DATASET EXTRACT:

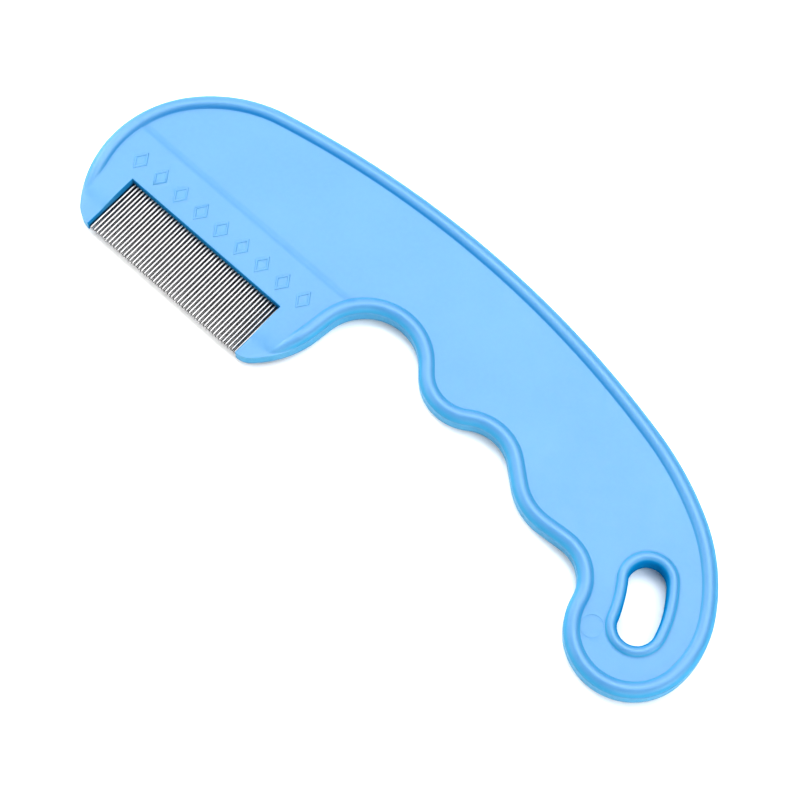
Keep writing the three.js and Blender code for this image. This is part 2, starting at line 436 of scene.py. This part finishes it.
def bean(step):
    """The hanging hole's edge, clockwise, and the unit vector away from the hole at each point."""
    first, second = (np.array(end) for end in HOLE_ENDS)
    half = np.linalg.norm(second - first) / 2
    along = (second - first) / (2 * half)
    square = np.array((-along[1], along[0]))  # towards the bulging side
    start = math.atan2(along[1], along[0])
    bulge = HOLE_BULGE_RADIUS - HOLE_END_RADIUS
    hollow = HOLE_HOLLOW_RADIUS + HOLE_END_RADIUS
    lean_out, lean_in = math.asin(half / bulge), math.asin(half / hollow)
    middle = (first + second) / 2
    side_out, side_in = start + math.pi / 2, start - math.pi / 2
    arcs = [
        (middle - square * bulge * math.cos(lean_out), HOLE_BULGE_RADIUS,
         side_out + lean_out, side_out - lean_out, 1),
        (second, HOLE_END_RADIUS, side_out - lean_out, side_in - lean_in, 1),
        (middle - square * hollow * math.cos(lean_in), HOLE_HOLLOW_RADIUS,
         side_out - lean_in, side_out + lean_in, -1),
        (first, HOLE_END_RADIUS, side_in + lean_in, side_out + lean_out - 2 * math.pi, 1),
    ]  # fmt: skip
    places, inwards = [], []
    for centre, radius, begin, end, side in arcs:
        steps = math.ceil(abs(end - begin) * radius / step)
        for i in range(steps):
            angle = begin + (end - begin) * i / steps
            out = np.array((math.cos(angle), math.sin(angle)))
            places.append(centre + out * radius)
            inwards.append(out * side)
    return np.array(places), np.array(inwards)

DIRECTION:
From the preceding material, extract every line exactly.

OUTPUT OF THE TASK:
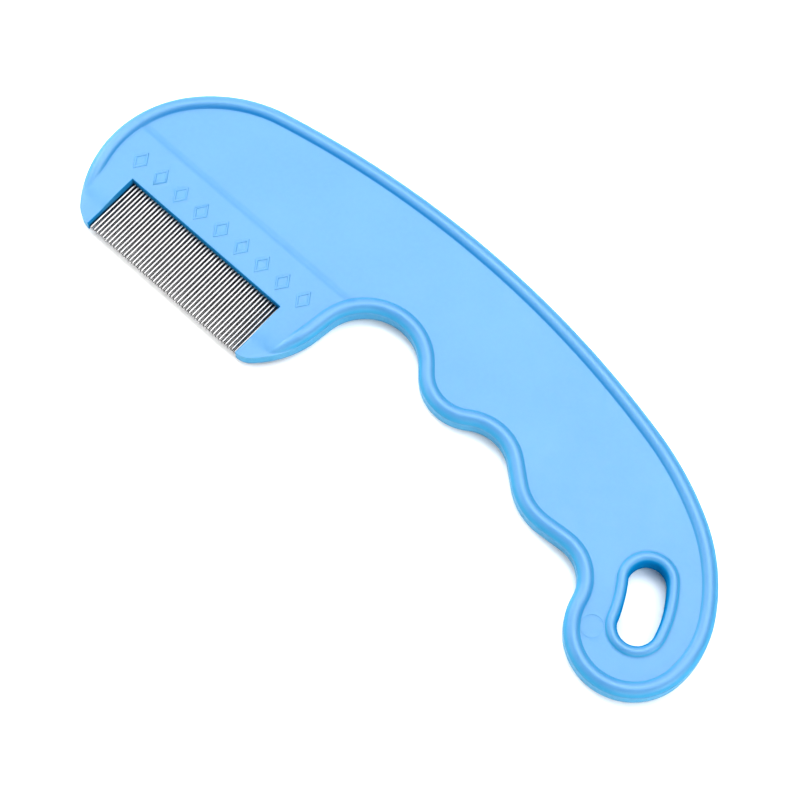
Keep writing the three.js and Blender code for this image. This is part 2, starting at line 436 of scene.py. This part finishes it.
def bean(step):
    """The hanging hole's edge, clockwise, and the unit vector away from the hole at each point."""
    first, second = (np.array(end) for end in HOLE_ENDS)
    half = np.linalg.norm(second - first) / 2
    along = (second - first) / (2 * half)
    square = np.array((-along[1], along[0]))  # towards the bulging side
    start = math.atan2(along[1], along[0])
    bulge = HOLE_BULGE_RADIUS - HOLE_END_RADIUS
    hollow = HOLE_HOLLOW_RADIUS + HOLE_END_RADIUS
    lean_out, lean_in = math.asin(half / bulge), math.asin(half / hollow)
    middle = (first + second) / 2
    side_out, side_in = start + math.pi / 2, start - math.pi / 2
    arcs = [
        (middle - square * bulge * math.cos(lean_out), HOLE_BULGE_RADIUS,
         side_out + lean_out, side_out - lean_out, 1),
        (second, HOLE_END_RADIUS, side_out - lean_out, side_in - lean_in, 1),
        (middle - square * hollow * math.cos(lean_in), HOLE_HOLLOW_RADIUS,
         side_out - lean_in, side_out + lean_in, -1),
        (first, HOLE_END_RADIUS, side_in + lean_in, side_out + lean_out - 2 * math.pi, 1),
    ]  # fmt: skip
    places, inwards = [], []
    for centre, radius, begin, end, side in arcs:
        steps = math.ceil(abs(end - begin) * radius / step)
        for i in range(steps):
            angle = begin + (end - begin) * i / steps
            out = np.array((math.cos(angle), math.sin(angle)))
            places.append(centre + out * radius)
            inwards.append(out * side)
    return np.array(places), np.array(inwards)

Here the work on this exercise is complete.